How to tell whether a compound is polydentate

Postby Leela_Mohan3L » Sun Dec 02, 2018 2:10 pm

I know that it has to do with the amount of ligands with lone pairs, but does the shape of the ligand matter as well when determining whether it is bidentate or tridentate?

Cody Do 2F
Posts: 62
Joined: Fri Sep 28, 2018 12:23 am

Re: How to tell whether a compound is polydentate

Postby Cody Do 2F » Sun Dec 02, 2018 2:18 pm

The shape of the ligand (or rather, where each atom is placed) does affect whether a molecule is mono/bi/tridentate! For example, if you had a ring-shaped ligand that had a binding site on one end and another binding site on the complete opposite end, then the molecule is monodentate (This is because if one of the binding sites is connected to the metal atom, the other binding site is sticking off the opposite end and can't be bonded to the metal atom).
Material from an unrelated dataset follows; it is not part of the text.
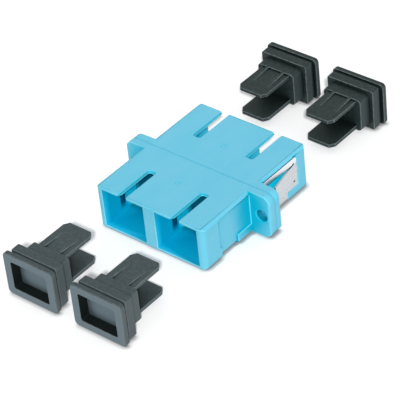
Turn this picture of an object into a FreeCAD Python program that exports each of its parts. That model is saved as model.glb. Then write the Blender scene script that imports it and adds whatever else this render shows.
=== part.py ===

If there are three binding sites and two of them are next to each other while the third one is on the opposite side, then the ligand is bidentate as the two that are close to each other are capable of forming bonds, but the third is just sticking out.

Leela_Mohan3L
Posts: 44
Joined: Fri Sep 28, 2018 12:26 am

Re: How to tell whether a compound is polydentate

Postby Leela_Mohan3L » Sun Dec 02, 2018 2:54 pm

Cody Do 3B wrote:The shape of the ligand (or rather, where each atom is placed) does affect whether a molecule is mono/bi/tridentate! For example, if you had a ring-shaped ligand that had a binding site on one end and another binding site on the complete opposite end, then the molecule is monodentate (This is because if one of the binding sites is connected to the metal atom, the other binding site is sticking off the opposite end and can't be bonded to the metal atom). If there are three binding sites and two of them are next to each other while the third one is on the opposite side, then the ligand is bidentate as the two that are close to each other are capable of forming bonds, but the third is just sticking out.


That's what I thought with regards to shape, thank you! But for some ligands it is difficult to tell the shape, so how do you determine whether its mono/bi/tridentate in this case?